### Given request:
Each entry below is to be printed verbatim.

--- Begin Raw data ---

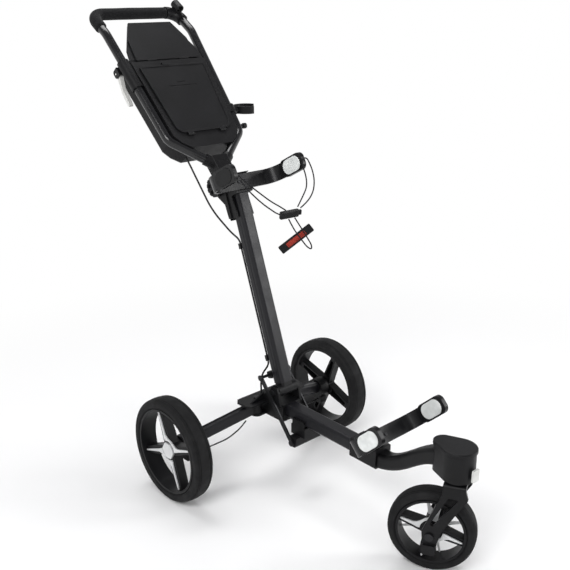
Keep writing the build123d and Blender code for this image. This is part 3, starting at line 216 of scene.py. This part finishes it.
def braid():
    f = Finish("cord_braid", (0.010, 0.010, 0.011), 0.7, spec=0.2)
    waves = []
    for turn in (radians(50), radians(-50)):
        wave = f.node("ShaderNodeTexWave", Scale=420.0, Distortion=0.6)
        f.link(f.stretched((1, 1, 1), (turn, turn, 0)), wave.inputs["Vector"])
        waves.append(wave.outputs["Fac"])
    mix = f.node("ShaderNodeMath")
    mix.operation = "MAXIMUM"
    f.link(waves[0], mix.inputs[0])
    f.link(waves[1], mix.inputs[1])
    f.vary_color(mix.outputs[0], 0.3, 0.95, (0.003, 0.003, 0.0035), (0.014, 0.014, 0.016))
    return f.bump(mix.outputs[0], 0.00025, 0.8).done()


def housing():
    f = Finish("cable_housing", (0.006, 0.006, 0.0065), 0.42, spec=0.3)
    f.vary_color(f.noise(60.0, 3), 0.3, 0.7, (0.004, 0.004, 0.0045), (0.009, 0.009, 0.0095))
    f.vary_rough(f.noise(90.0, 3), 0.34, 0.5)
    return f.bump(f.noise(1600.0, 2), 0.00003, 0.5).done()


def woven(name, dark, light):
    f = Finish(name, light, 0.8, spec=0.25)
    wave = f.node("ShaderNodeTexWave", Scale=500.0, Distortion=0.3)
    f.link(f.stretched((1, 0.4, 0.7), (0, 0, radians(40))), wave.inputs["Vector"])
    f.vary_color(wave.outputs["Fac"], 0.2, 0.9, dark, light)
    return f.bump(wave.outputs["Fac"], 0.0002, 0.6).done()


finishes = {
    "anodised_tube": anodised(),
    "moulded_black": moulded("moulded_black", (0.0035, 0.0035, 0.004), (0.007, 0.007, 0.008), 0.42, 0.00006),
    "console_black": moulded("console_black", (0.0045, 0.0045, 0.005), (0.009, 0.009, 0.010), 0.50, 0.00008),
    "gloss_black": glossy(),
    "tyre": tyre_rubber(),
    "silver_trim": silver(),
    "pad_white": pale("pad_white", (0.62, 0.64, 0.63), (0.78, 0.80, 0.79), 0.52),
    "lever_pale": pale("lever_pale", (0.60, 0.60, 0.58), (0.74, 0.74, 0.72), 0.40),
    "foam": foam(),
    "steel": metal("steel", (0.55, 0.55, 0.56), 0.3),
    "black_steel": metal("black_steel", (0.018, 0.018, 0.020), 0.36, True),
    "cord": braid(),
    "cable": housing(),
}
tube_finish = tube_gloss()
slots = {s["node"]: s["material_slot"] for s in frame["record"]["subparts"]}

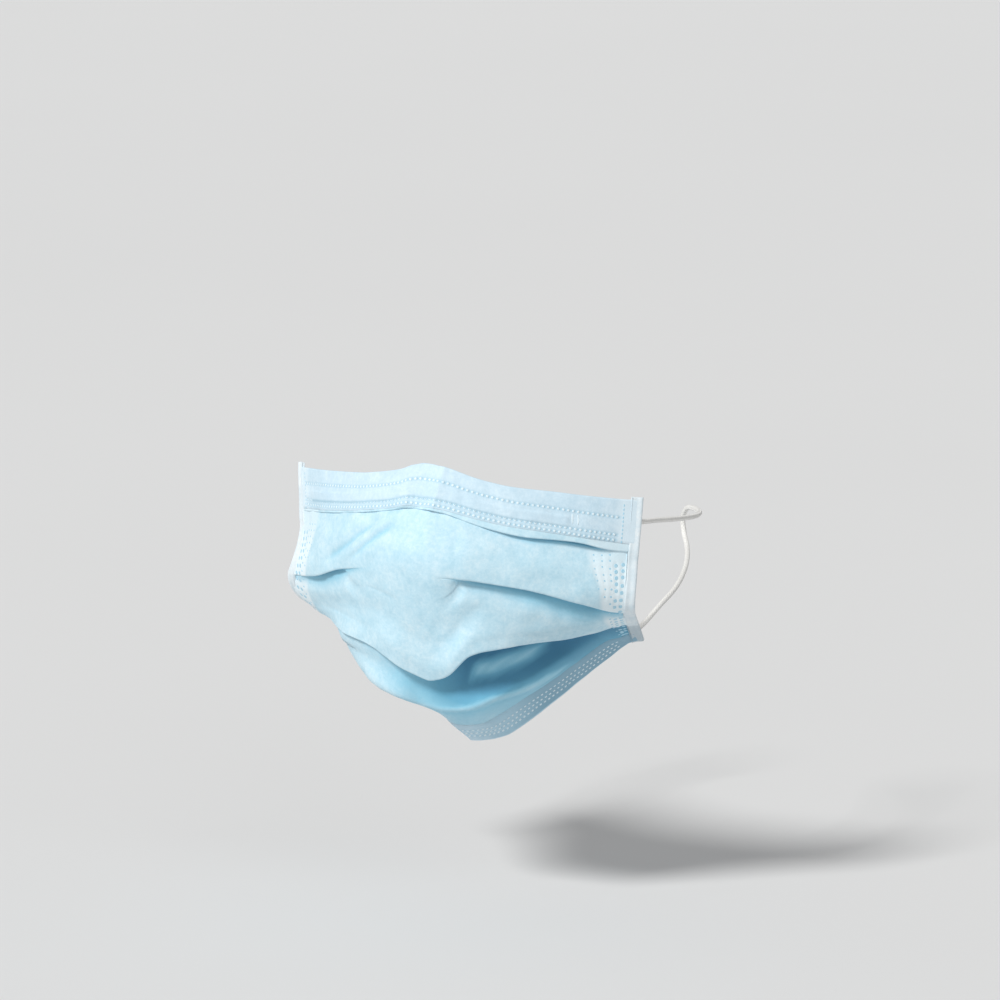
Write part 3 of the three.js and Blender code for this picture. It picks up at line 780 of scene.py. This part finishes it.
def ear_loop(name, side, material):
    """One elastic from its upper weld round the back of the head to its lower weld."""
    route = LOOP_ROUTE if side > 0 else LOOP_ROUTE[:-3] + LOOP_FOOT_RIGHT
    route = np.array(route) * [side, 1, 1]
    line = by_share(through(route), np.linspace(0, 1, LOOP_RINGS))
    along = lengths(line)
    tangent = unit(np.gradient(line, axis=0))
    ring = [unit(np.cross(tangent[0], [0.0, 0.0, 1.0]))]
    for t in tangent[1:]:
        ring.append(unit(ring[-1] - t * np.dot(ring[-1], t)))
    first = np.array(ring)
    second = np.cross(tangent, first)
    turns = np.linspace(0, 2 * math.pi, LOOP_SIDES, endpoint=False)
    # each stitch stands out a little, on two threads that wind round in opposite ways
    lay = np.abs(np.sin(turns[None, :] * 2 + along[:, None] * 2.2))
    cross = np.abs(np.sin(turns[None, :] * 2 - along[:, None] * 2.2))
    radius = LOOP_DIAMETER / 2 * (0.95 + 0.05 * np.maximum(lay, cross))
    offset = (first[:, None] * (np.cos(turns)[None, :] * radius)[..., None]
              + second[:, None] * (np.sin(turns)[None, :] * radius)[..., None])
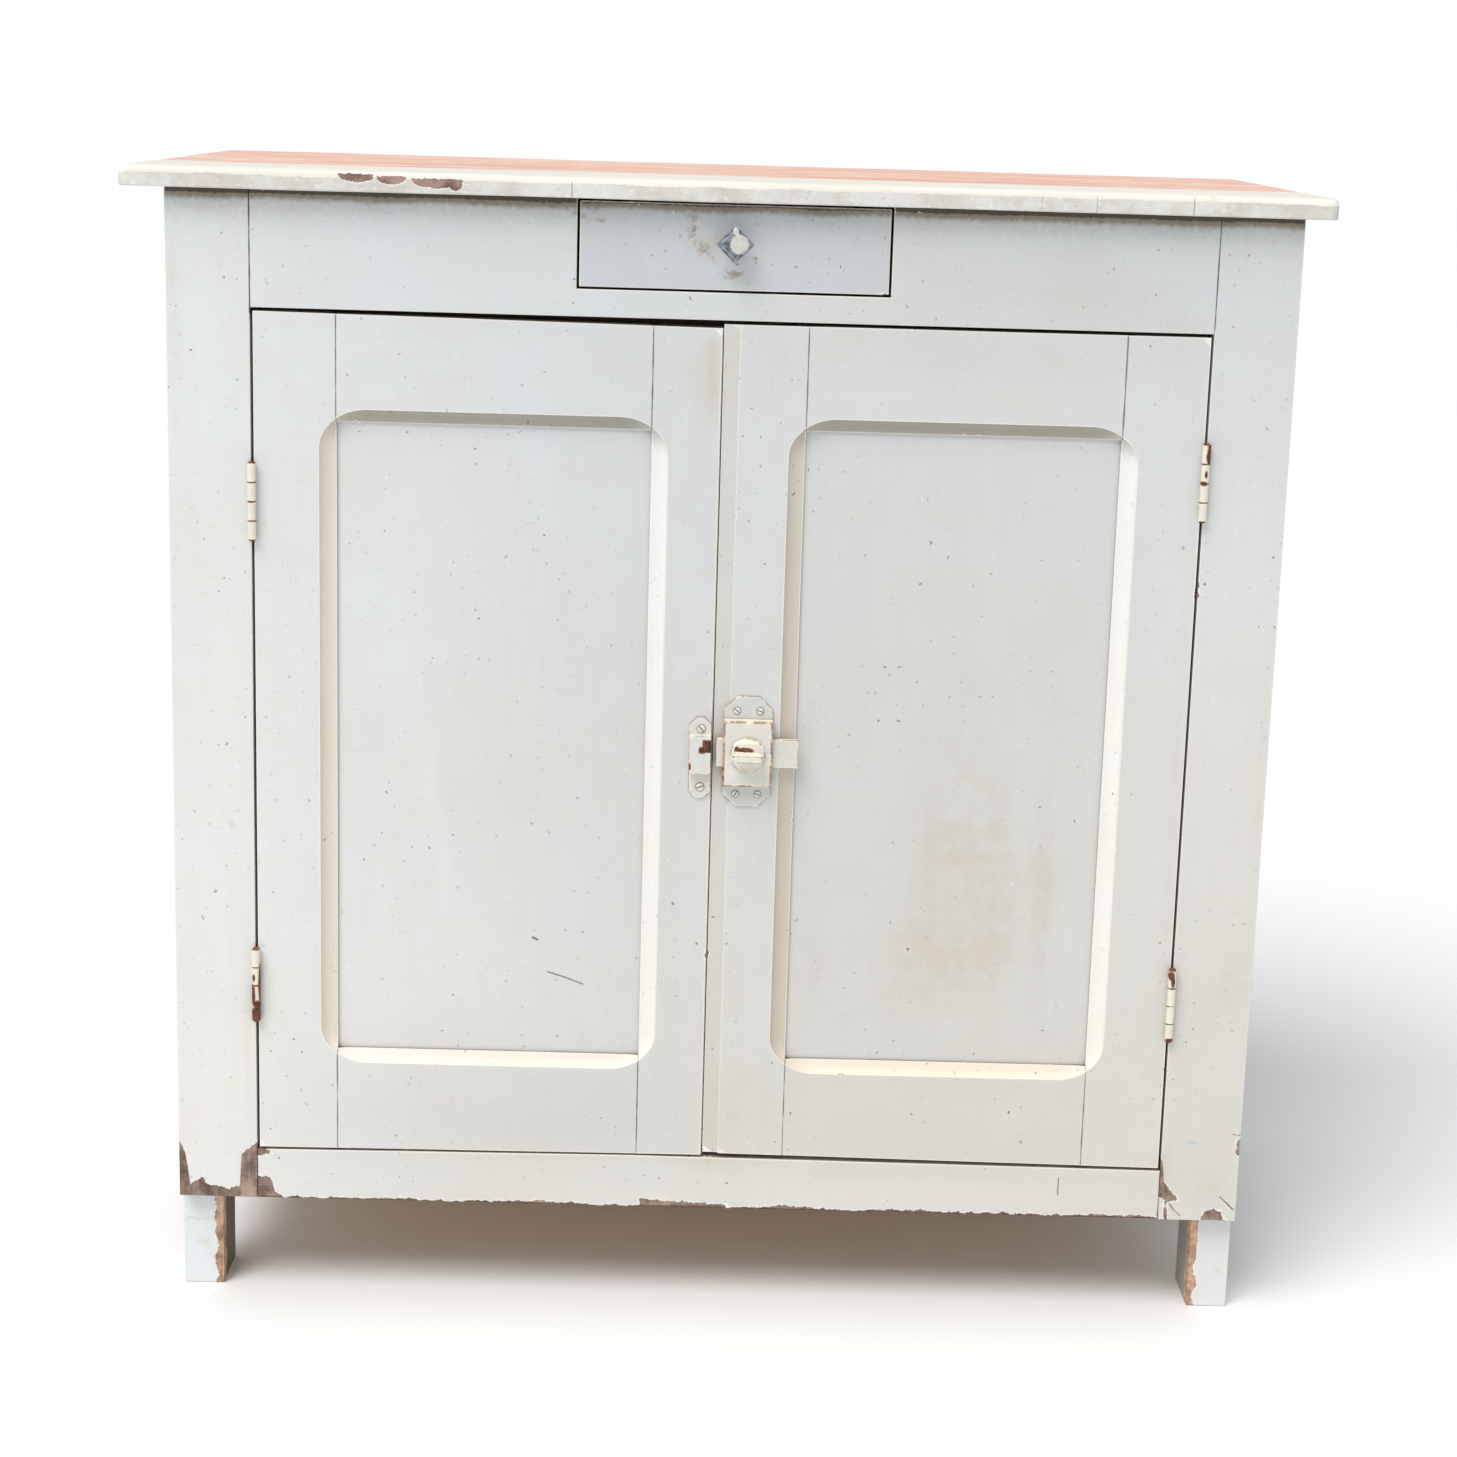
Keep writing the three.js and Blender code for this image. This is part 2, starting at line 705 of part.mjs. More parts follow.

--- End Raw data ---

### Written response:
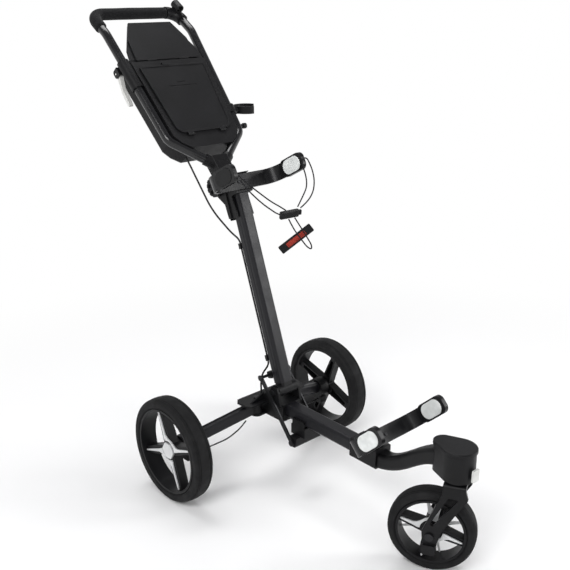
Keep writing the build123d and Blender code for this image. This is part 3, starting at line 216 of scene.py. This part finishes it.
def braid():
    f = Finish("cord_braid", (0.010, 0.010, 0.011), 0.7, spec=0.2)
    waves = []
    for turn in (radians(50), radians(-50)):
        wave = f.node("ShaderNodeTexWave", Scale=420.0, Distortion=0.6)
        f.link(f.stretched((1, 1, 1), (turn, turn, 0)), wave.inputs["Vector"])
        waves.append(wave.outputs["Fac"])
    mix = f.node("ShaderNodeMath")
    mix.operation = "MAXIMUM"
    f.link(waves[0], mix.inputs[0])
    f.link(waves[1], mix.inputs[1])
    f.vary_color(mix.outputs[0], 0.3, 0.95, (0.003, 0.003, 0.0035), (0.014, 0.014, 0.016))
    return f.bump(mix.outputs[0], 0.00025, 0.8).done()


def housing():
    f = Finish("cable_housing", (0.006, 0.006, 0.0065), 0.42, spec=0.3)
    f.vary_color(f.noise(60.0, 3), 0.3, 0.7, (0.004, 0.004, 0.0045), (0.009, 0.009, 0.0095))
    f.vary_rough(f.noise(90.0, 3), 0.34, 0.5)
    return f.bump(f.noise(1600.0, 2), 0.00003, 0.5).done()


def woven(name, dark, light):
    f = Finish(name, light, 0.8, spec=0.25)
    wave = f.node("ShaderNodeTexWave", Scale=500.0, Distortion=0.3)
    f.link(f.stretched((1, 0.4, 0.7), (0, 0, radians(40))), wave.inputs["Vector"])
    f.vary_color(wave.outputs["Fac"], 0.2, 0.9, dark, light)
    return f.bump(wave.outputs["Fac"], 0.0002, 0.6).done()


finishes = {
    "anodised_tube": anodised(),
    "moulded_black": moulded("moulded_black", (0.0035, 0.0035, 0.004), (0.007, 0.007, 0.008), 0.42, 0.00006),
    "console_black": moulded("console_black", (0.0045, 0.0045, 0.005), (0.009, 0.009, 0.010), 0.50, 0.00008),
    "gloss_black": glossy(),
    "tyre": tyre_rubber(),
    "silver_trim": silver(),
    "pad_white": pale("pad_white", (0.62, 0.64, 0.63), (0.78, 0.80, 0.79), 0.52),
    "lever_pale": pale("lever_pale", (0.60, 0.60, 0.58), (0.74, 0.74, 0.72), 0.40),
    "foam": foam(),
    "steel": metal("steel", (0.55, 0.55, 0.56), 0.3),
    "black_steel": metal("black_steel", (0.018, 0.018, 0.020), 0.36, True),
    "cord": braid(),
    "cable": housing(),
}
tube_finish = tube_gloss()
slots = {s["node"]: s["material_slot"] for s in frame["record"]["subparts"]}

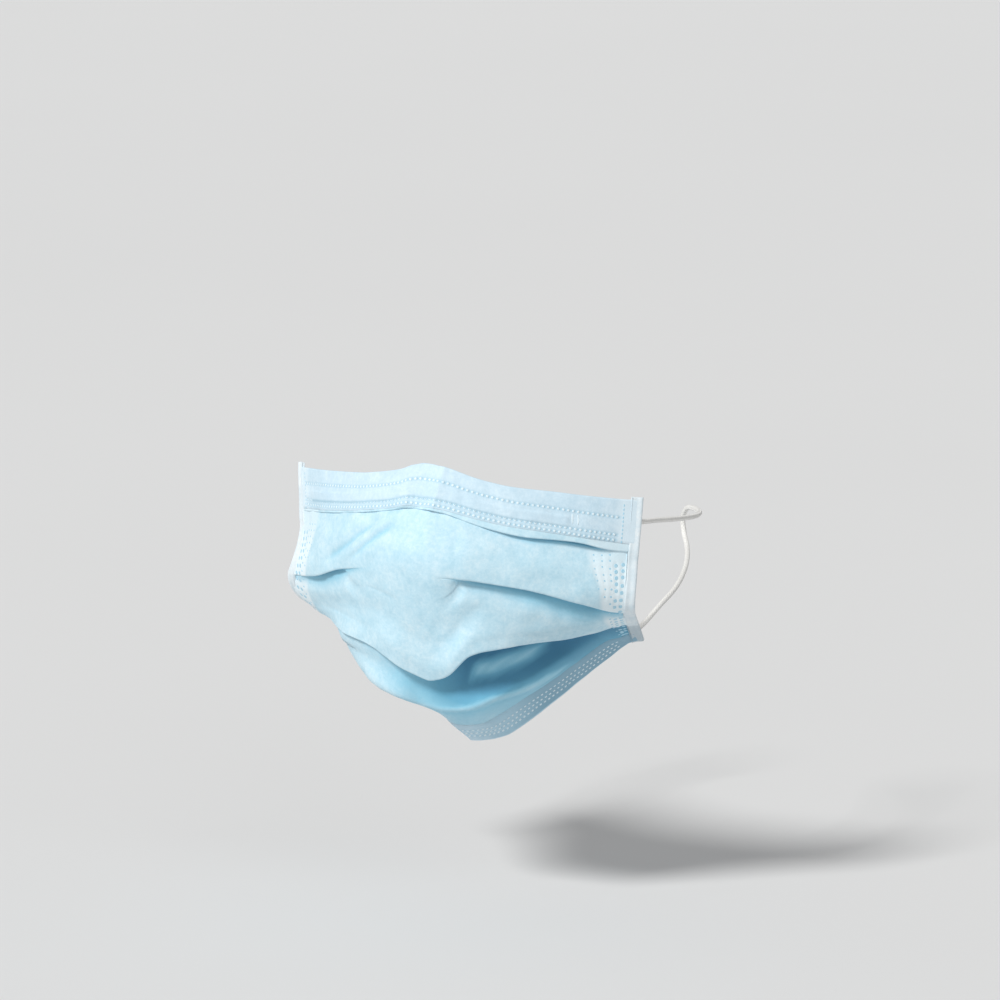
Write part 3 of the three.js and Blender code for this picture. It picks up at line 780 of scene.py. This part finishes it.
def ear_loop(name, side, material):
    """One elastic from its upper weld round the back of the head to its lower weld."""
    route = LOOP_ROUTE if side > 0 else LOOP_ROUTE[:-3] + LOOP_FOOT_RIGHT
    route = np.array(route) * [side, 1, 1]
    line = by_share(through(route), np.linspace(0, 1, LOOP_RINGS))
    along = lengths(line)
    tangent = unit(np.gradient(line, axis=0))
    ring = [unit(np.cross(tangent[0], [0.0, 0.0, 1.0]))]
    for t in tangent[1:]:
        ring.append(unit(ring[-1] - t * np.dot(ring[-1], t)))
    first = np.array(ring)
    second = np.cross(tangent, first)
    turns = np.linspace(0, 2 * math.pi, LOOP_SIDES, endpoint=False)
    # each stitch stands out a little, on two threads that wind round in opposite ways
    lay = np.abs(np.sin(turns[None, :] * 2 + along[:, None] * 2.2))
    cross = np.abs(np.sin(turns[None, :] * 2 - along[:, None] * 2.2))
    radius = LOOP_DIAMETER / 2 * (0.95 + 0.05 * np.maximum(lay, cross))
    offset = (first[:, None] * (np.cos(turns)[None, :] * radius)[..., None]
              + second[:, None] * (np.sin(turns)[None, :] * radius)[..., None])
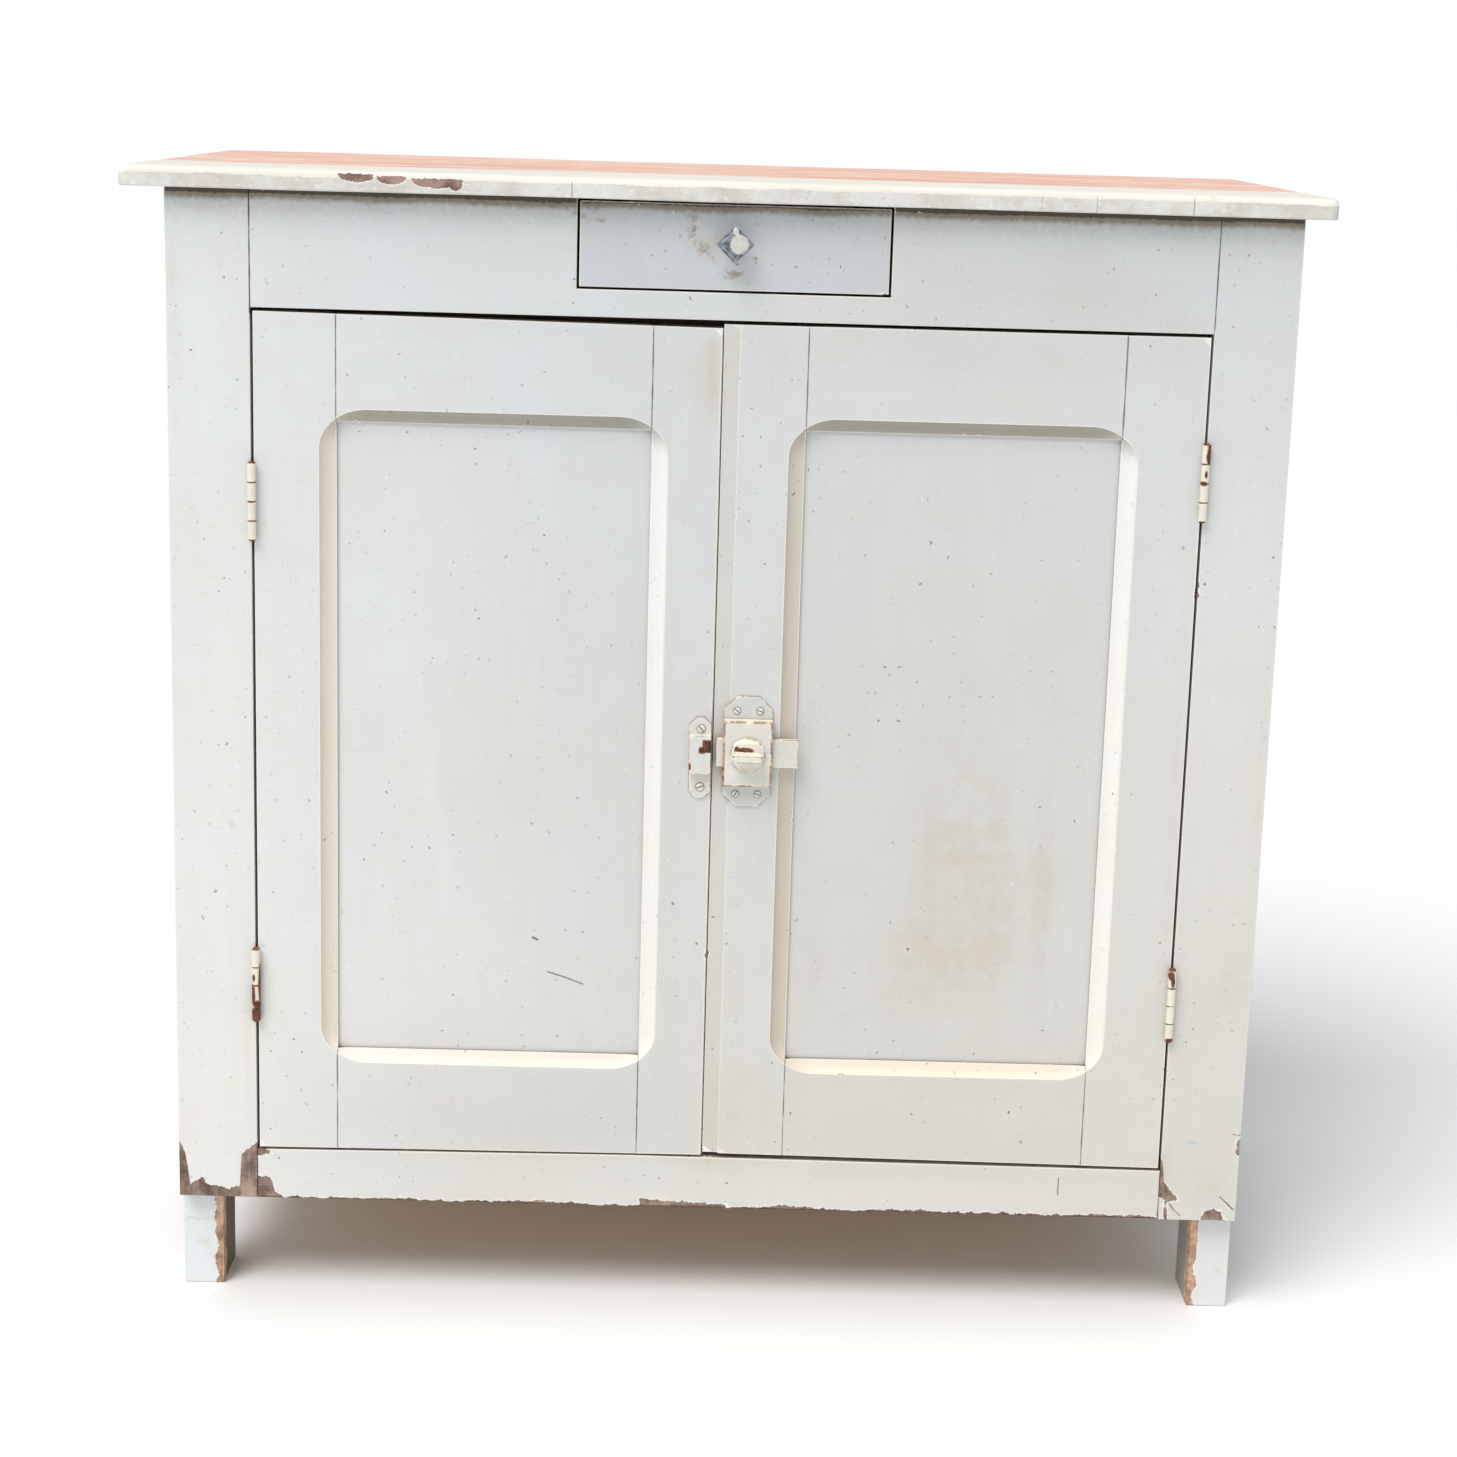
Keep writing the three.js and Blender code for this image. This is part 2, starting at line 705 of part.mjs. More parts follow.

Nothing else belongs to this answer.